A note on the bottom of Munster’s report acknowledges, in the spirit of full disclosure, that Piper Jaffray “does and seeks to do business with companies covered in its research reports.”
At 8:15 a.m. EDT Oct. 14, soon after the iPhone 4S went on sale, a line had already assembled around Apple’s Fifth Avenue store in New York City. Significant in length, it nonetheless seemed shorter than the one for the iPad 2 launch in March.
The iPhone 4S resembles the iPhone 4, albeit with significant under-the-hood tweaks to its hardware and software. The smartphone also comes preloaded with iOS 5, a significant upgrade of the company’s mobile operating system.

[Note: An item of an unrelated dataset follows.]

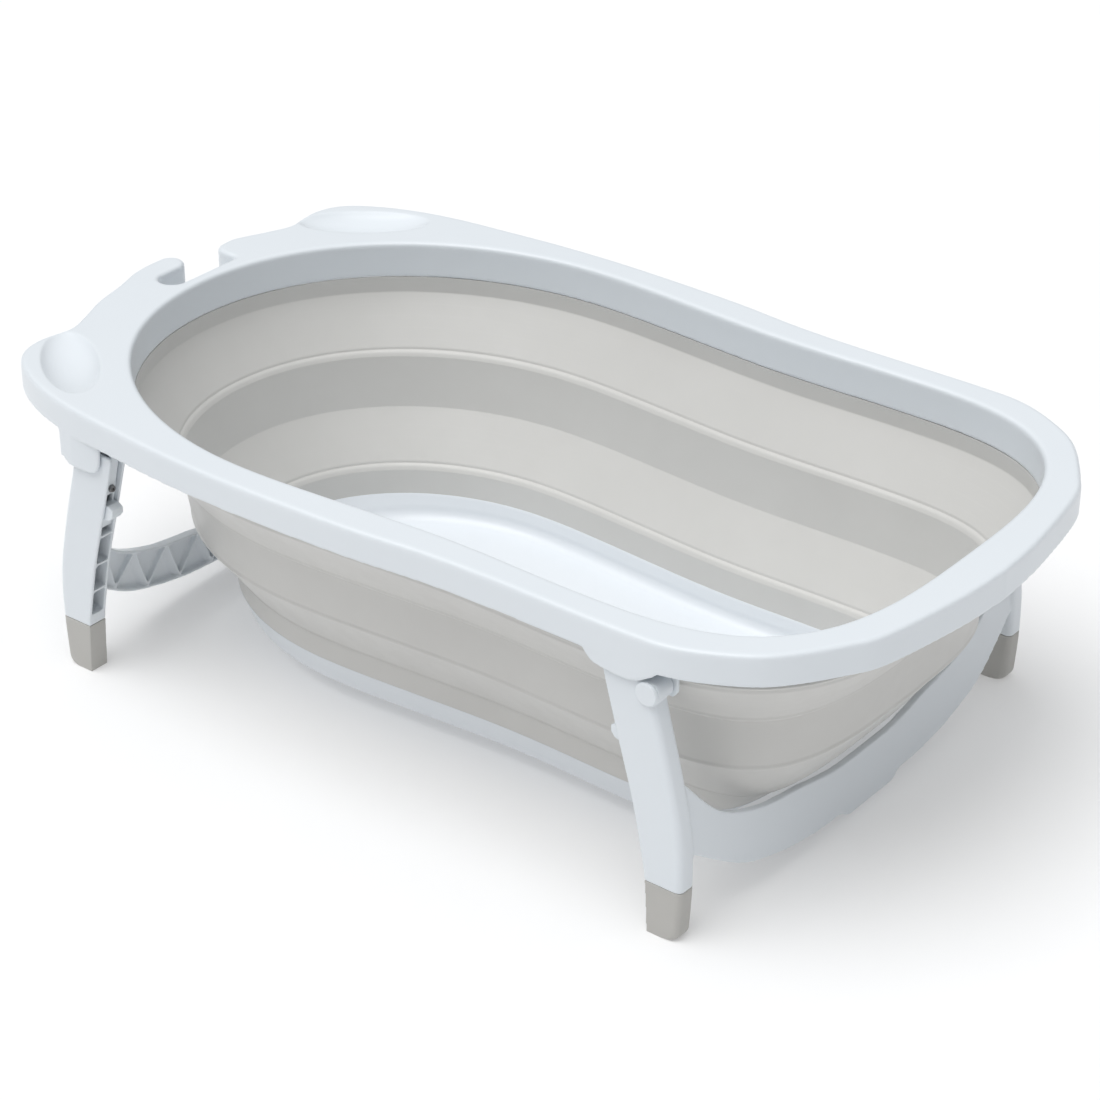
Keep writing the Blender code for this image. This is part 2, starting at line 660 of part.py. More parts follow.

Researchers are already busying themselves with breakdowns of the new device’s hardware: According to IHS iSuppli, the iPhone 4S features a camera module previously unseen in any other smartphone.
That five-lens camera module is “a first in any smartphone analyzed by the IHS iSuppli Teardown Analysis service,” the research firm wrote in an Oct. 14 note to media and analysts. “Previously, the state-of-the-art has been a four-lens approach. … Like the iPhone 4, the 4S employs backside illumination (BSI) technology.”
Other features could allow the smartphone to stand out in an increasingly crowded field.
“The iPhone 4S employs the same dual-core A5 apps processor used in the iPad 2, likely along with the same SDRAM memory configuration at 4 Gigabits (Gb),” Wayne Lam, senior analyst at IHS, wrote in the research note. “The use of this low density of memory highlights the efficiency of Apple’s iOS operating system compared to those of competitive smartphones, which use twice as much SDRAM, at 8GB.”
As a result, he added, “this lowers the cost of the memory subsystem, leading to greater design economy relative to alternative phones.”